Conservationist Towers used herbicide in September, 2008, to begin killing the vegetation on the wildflowers site. He burned off the area in March of this year, then sprayed again in April and September. In November, he leveled and worked-up the soil, and finally seeded it with the wildflowers mix.
“This is called a ‘dormant seeding,’ since I did it too late in the season for the seeds to germinate,” he said. “The idea is that with snow cover and then melting, that will work the seeds into the soil in a natural way.
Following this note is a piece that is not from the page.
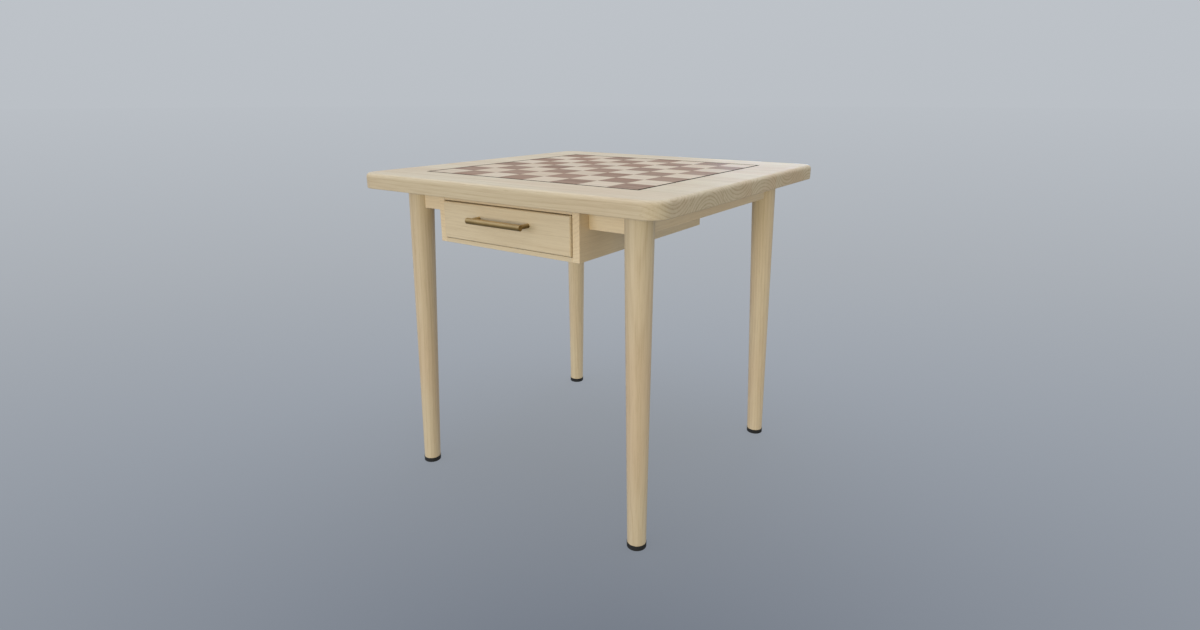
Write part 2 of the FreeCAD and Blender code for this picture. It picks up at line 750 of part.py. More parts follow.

Most people who have experience in developing prairies say fall seedings seem to work out a little better.”
Towers said the 100-by-50-foot patch of wildflowers will feature such species as dwarf red coreopsis, grayhead prairie cone, purple prairie clover, blue flax, cornflowers, scarlet flax, Shasta daisies, red yarrow, purple coneflowers, California poppies, showy evening primrose, lemon mint, black-eyed susans, Mexican red hats, New England aster, gloriosa daisies and little bluestem.
“The first year it won’t look like much, because these perennials take a couple of years to start showing their colors,” Towers said. “But I expect we’ll see some of the blues during the 2010 season, and then the rest of the colors in the next couple of years. A lot of it will depend on how much moisture we get.”
A temporary sign was placed on it for this past summer and fall, telling trail users about the project. There is already a bench adjacent to the garden. And eventually a permanent sign will be erected there, explaining to trail users just who Christopher Klinzman was and how much he loved the area.
This photo shows the Klinzman Wildflowers Memorial Garden after it had been planted in November — and before the recent snows covered it. The garden is located at Winkleman Switch, which is a trailhead located midway between Cooper and Jefferson. There once was a stockyards and small grain elevator at the site, which was a shipping point for livestock and other ag commodities when the railroad operated on today’s RRVT.
Klinzman spent most of his elementary and secondary school years in South Africa, where his parents worked, his father David in the computer industry and his mother as a food writer and journalist. Christopher got his first training in TV and video work in that country, then returned to the U.S. to attend film and theater school at Diablo Valley College in California. He went on to the excellent radio and TV program at Northwest Missouri State University in Maryville and graduated in 1987.
Once he started his career, he worked at local TV stations in the Midwest as a cameraman, editor, director and commercial writer-producer before moving into sports TV photography. He also worked regularly with the regional and national TV networks on sports coverage, including Kansas City Royals baseball and Big 12 Conference men’s basketball.
In addition, he worked as an independent filmmaker, utilizing TV as the main form of distribution. He had his own state-of-the-art digital editing system and camera gear, with which he produced commercials and other smaller video projects. For movies and other large projects, he partnered with others, generally in the Midwest.
He’d been married earlier in life, and had a serious relationship with a woman at the time of his death.
“I got to know Christopher the last couple of years of his life,” said Chuck Offenburger, of Cooper, a writer who is webmaster for the Raccoon River Valley Trail Association. “He was a big, stout man, but he was really like a teddy bear. He got in touch after my wife Carla and I moved to the Cooper area in 2004 and we were getting involved with the RRVT and other local projects. He was always real interested in the latest developments here, especially with the trail.
“Christopher told me how much he always loved getting out of Kansas City and visiting here. He’d ride his bike, canoe, fish and camp out along the trail. I’ll never forget one time he was camped up near the North Raccoon River, and he rode his bicycle into Jefferson for lunch. When he got back, his campsite had been burgled and he lost a good camera and some other possessions. He was laughing it off, saying he always worried about that happening in Kansas City but not in rural Greene County. He couldn’t have been less concerned, but I was so furious I insisted he report it to our local sheriff.”
Offenburger said in early 2007, he invited Klinzman to write a guest column about the area for the Internet site Offenburger.com (to read it click here). Here is part of what Klinzman wrote:
“I grew up from ages 8 to 18 living overseas, as my parents traveled professionally… Both of them small-town Iowans, they traveled the world in cutting-edge businesses, their roots always serving them well in competitive environs.
“I had chances to return regularly to the Cooper and Bagley area, by myself from age 11 onward, to see both sets of my grandparents, who lived only miles apart until 1981. As such, I grew to think of the area very fondly, and still regard it as one of my favorite spots on the planet.
“Squirrel Hollow Park, on the National Historic Register. The bike trail. The railroad bridge. The North Raccoon and its sandbars. The Greene County Historical Museum. The Mahanay Memorial Bell Tower. The Jefferson A & W.
“All simple pleasures from a time seemingly past, especially to a hard-core post-modern urbanite like myself.”
Those same simple pleasures are attracting increasing numbers of urban people into the countryside to enjoy recreational trails like the RRVT.